Так разрабатывает Чаплин действенную цепочку, чтобы донести до зрителя смысл сцены. У нас же на такую работу иногда не хватает ни времени, ни терпения. Спешим, спешим… Если же действенная цепочка, скорректированная образным пониманием данного звена спектакля, существует, она диктует и нужные выразительные средства.


Действие часто конфликтует с текстом, потому что действие — не иллюстрация слов, оно порою бывает выстроено «перпендикулярно» тексту. Ощущение конечной цели иногда подсказывает совершенно неожиданный действенный сдвиг. Устремленность режиссера на «сверхзадачу» спектакля не дает размениваться на частности, позволяет обнаружить «идею в каждом эпизоде», «не запутаться в мелочах».


Ощущение целого определит отбор действий, развитие и постепенность движения мысли в спектакле, даже назначение тех, а не иных артистов на роли.

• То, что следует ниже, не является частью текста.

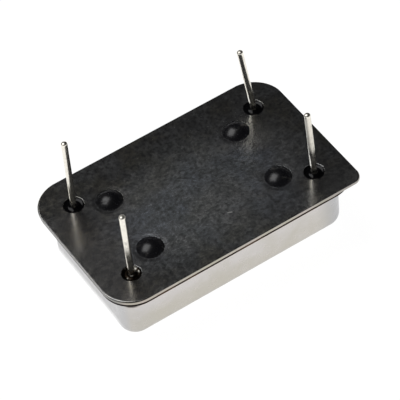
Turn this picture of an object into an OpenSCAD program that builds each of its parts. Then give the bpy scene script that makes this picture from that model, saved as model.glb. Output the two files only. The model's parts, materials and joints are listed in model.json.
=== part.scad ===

Замысел будет реализован в постоянном и неуклонном режиссерском поиске поведения персонажей, логики их действия в отборе необходимого во имя главного. С этого все начинается Так закладываются основы спектакля на первых же репетициях, рождается его будущая художественная неповторимость.


И опять-таки неповторимость спектакля — в организации борьбы. Я бы даже сказал, что борьба, которую в движении сюжета выстраивает режиссер,—это промежуточное звено между анализом и распределением ролей. Как только на сцене кончается борьба, как только исчезает конфликт, сию же секунду на все это становится неинтересно смотреть.


Так во всем даже в любви. Казалось бы, какая уж тут борьба, а на самом деле —сильнейшая. Нужно увидеть поединок, который существует в любовных отношениях. Нужно понять борьбу интересов. Я это всегда представляю себе так: он не любит — она любит, интересно!


Он любит—она не любит, интересно! Он любит, она любит — занавес! Чтобы было интересно, когда и он любит, и она любит (если конечно, им никто не мешает), нужно найти поэтическое осмысление этой акции. Тогда напряжение переносится в область построения формы.